Volkswagen in Disgrace
Then the following day I was reading the news and lo and behold there was the Volkswagen scandal. I couldn’t believe my eyes that the world’s second largest manufacturer of cars had produced 11 million vehicles that had defeat devices incorporated. Those are devices whose sole purpose is to give false low emissions readings during testing. It turns out that 11 million Volkswagens have been spewing up to 40 times the legal limit of some pollutants. Meanwhile, because of the installed defeat devices, they were all testing as if they were well within the legal limits. This was done deliberately to decrease cost and increase sales by giving higher fuel mileage. Apparently the whole organization at Volkswagen was in on this little deception perpetrated on all their customers. Unbelievable – but true.
Would you like a refill? Perhaps a sweet? Apparently this little problem was discovered by an American non-profit testing institute that was curious about the technology differences between European and American engines with respect to emissions. They got a grant of $50,000 to check out three cars – two of which were Volkswagens. They drove these vehicles about 4,000 miles around California and when they checked the data they found the third car had legal emissions and the Volkswagens were not even close. In fact, they were so far out they thought they had made an error in either the testing or the math. Turns out the results were correct – the Volkswagens were spewing emissions. They reported this to the EPA and the ball started rolling from there.
And The Headaches Have Just Begun
Sp far Volkswagen has lost 34 percent of its market cap in three days – over $25 billion of investor money just vaporized. And that is just the beginning. The American fines alone could be over $18 billion USD. And then there will be the cost of repairing the cars – which could top $10 billion dollars –if they can be fixed. The CEO has resigned and many Volkswagen officials have been suspended or fired.

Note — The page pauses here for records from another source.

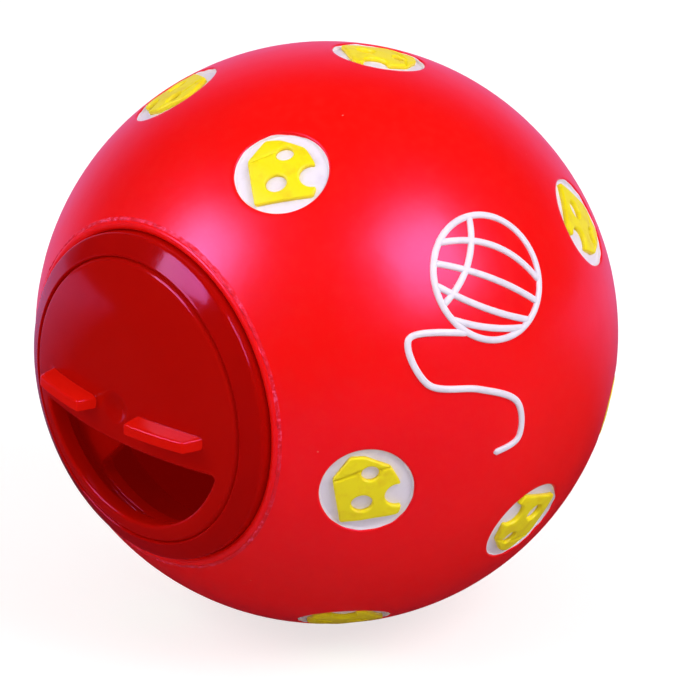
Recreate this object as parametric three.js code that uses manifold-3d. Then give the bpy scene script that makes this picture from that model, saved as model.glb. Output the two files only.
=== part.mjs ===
import * as THREE from "three";
import { mergeVertices } from "three/addons/utils/BufferGeometryUtils.js";
import Module from "manifold-3d";

// Treat ball for a cat. Lengths are in millimetres and angles in degrees. The ball touches the floor
// at the origin, +Z is up, and its mouth looks along -Y. It is made of three mouldings: a soft hollow
// ball, a rigid insert that is pushed into the ball's mouth, and a dial that turns on the insert.
// A height on the mouth's axis is measured from the ball's centre towards the mouth.

// Ball
const ballRadius = 35;
const ballWall = 2.4;

// Mouth of the ball: a rolled lip outside, and a flange inside that the insert grips
const mouthRadius = 20.15;
const lipWidth = 0.85;
const lipProud = 0.35;
const flangeDepth = 1.7;
const flangeStep = 1.6;
const flangeThickness = 2.4;

// Insert
const fitGap = 0.3;
const bezelWidth = 2.5;
const bezelProud = 0.5;
const bezelShoulder = 0.5;
const barbGrip = 0.9;
const barbFace = 0.7;
const barbTaper = 1.9;
const plateThickness = 1.8;
const plateDepth = 1.9;
const plateEdge = 2.7;
const plateLedge = 0.75;
const bossRim = 1;

// Dial: its crown lies a little lower than the ball's own surface would
const dialGap = 0.25;
const dialSink = 0.8;
const dialThickness = 2.2;
const windowBorder = 2.2;
const windowEdge = 4.5;
const windowCorner = 0.4;
const dimpleRadius = 2.3;
const dimpleDepth = 0.45;

// Finger ribs on the dial
const ribNear = 3.4;
const ribFar = 13;
const ribHeight = 2.6;
const ribWidth = 1.65;
const ribRound = 0.3;
const ribRoot = 0.9;
const ribSlant = 0.5;
const ribDrop = 0.6;

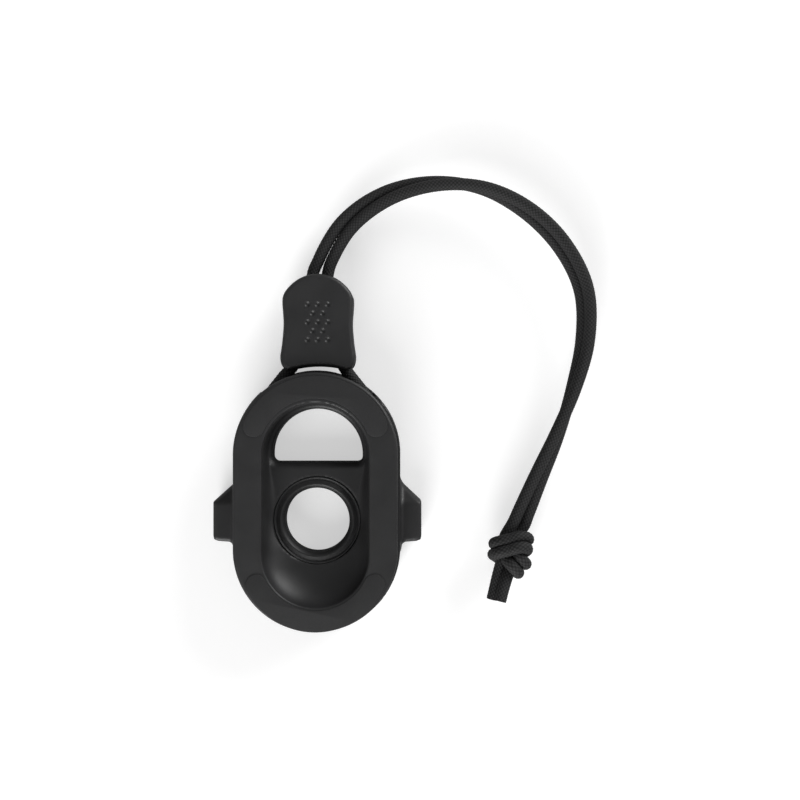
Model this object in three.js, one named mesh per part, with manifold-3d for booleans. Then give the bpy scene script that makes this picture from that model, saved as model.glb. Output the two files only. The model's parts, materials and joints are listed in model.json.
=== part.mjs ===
// Cord-cinch lock for the jack at the end of a strap: a two-shell housing with a round
// jack bore and a D-shaped cable opening, a doubled elastic cord, a slider on the cord
// and a knot at the cord's end.
// Millimetres. +Z points out of the front face, +Y towards the slider, +X to the right.
// Every place below is measured from the jack bore's axis on the flat back face. The
// finished group is then moved along Y, so that the part's origin is on the back face in
// the middle of the bridge between the bore and the cable opening.

import * as THREE from "three";
import { mergeVertices } from "three/addons/utils/BufferGeometryUtils.js";
import Module from "manifold-3d";

const wasm = await Module();
wasm.setup();

// ---------- driving dimensions ----------

const BRIDGE_MIDDLE = 10.45; // Y of the part's origin, from the bore's axis

const HOUSING_HEIGHT = 13.2; // back face to rim
const RIM_RADIUS = 19.45; // half width of the rim and radius of both its ends
const UPPER_CENTRE = 16.0; // centre of the rim's upper end on Y
const LOWER_CENTRE = -6.35; // centre of the rim's lower end on Y
const BULGE = 0.55; // how far the base shell stands out past the rim
const PART_LINE = 8.5; // height where the two shells meet
const WALL = 1.5; // shell wall
const BASE_FLOOR = 1.6; // thickness of the base plate
const RIM_PLATE = 1.8; // thickness of the rim plate
const SHELL_GAP = 0.12; // gap between the two shells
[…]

Talk about trust issues. Of course as we stand on the sidelines and watch mighty companies falling one by one for cheating and deceiving the public and governments, one has to wonder just how many do things like this and get away with it? My guess is that many of them do. Having spent time with the Executive of a major Canadian retailer, I have seen this sort of thing happening behind the scenes. But the big surprise with Volkswagen was that they allowed 11 million vehicles out into the public domain where their deceit could be discovered at any time. They must have been hugely arrogant to think that no one would ever catch them. Volkswagen must have thought that the rest of the world was too stupid to ever catch them breaking the law. Blows me away. I’ve seen deceitful practices in business before, but I have never seen any company be so arrogant as to perpetrate the deceit on all their customers and think that no one was smart enough to catch them.
When I worked as a business analyst, I helped write a payment on receipt program for a major retailer. This allowed posting direct to the accounts payable ledger when a store received product – basically enterprise computing such that store receiving entries were processed as payable entries. This bypassed the need to process invoices and cut out a full department of 10 people in accounts payable and saved about $1 million per year, growing year after year. The program was very complex and I wrote the product spec (what the end user saw) and the programming logic. There were 12 programmers who wrote the code from that. The VP of Finance was the project lead and when we were grappling with how to handle purchase order shortages or short shipments he insisted that we do a credit to ourselves of the full price of the product, even though we were being charged much less than that with volume and other discounts. So we were paying, for instance, $3 for a scarf and if we were shorted, we credited ourselves $10. Basically that was cheating the vendor out of funds. Now there were sometimes fees levied for incomplete PO’s or wrong product – anything that would cost us money to fix or lose us sales. I was fine with that – business is business – but deliberately shorting the vendor on payment was unethical in my mind. I objected to this and was told to keep my mouth shut – if the vendor wanted to dispute a payment they were free to do so and corrections would be made at that time. Meanwhile, we deliberately wrote a computer program that was designed to short pay suppliers by thousands of dollars per year.
This experience was with a company that I considered moral and ethical in all its dealings. They treated employees well, paid well, had an excellent bonus structure, an excellent benefit package, good management, etc. And when they thought they wouldn’t get caught, they had no scruples about cheating. They were super sensitive about their image and would not cheat if they thought they would get caught – but if they thought they would get away with it, they had no hesitation in cheating and acting unethically.
That’s about all we have room for this week, so it’s time to settle in with another cuppa and pat Ellie B. Sweets anyone? Please join me in thanking Mark, Karen and Ellie B for their invitation to tea. We are all honored that you dropped by today to visit. I hope you’ve enjoyed yourself and the conversation and please look around at Mark’s other posts while you’re here. Have a great week. We look forward to seeing you for tea and drinks here for the rest of the month of September.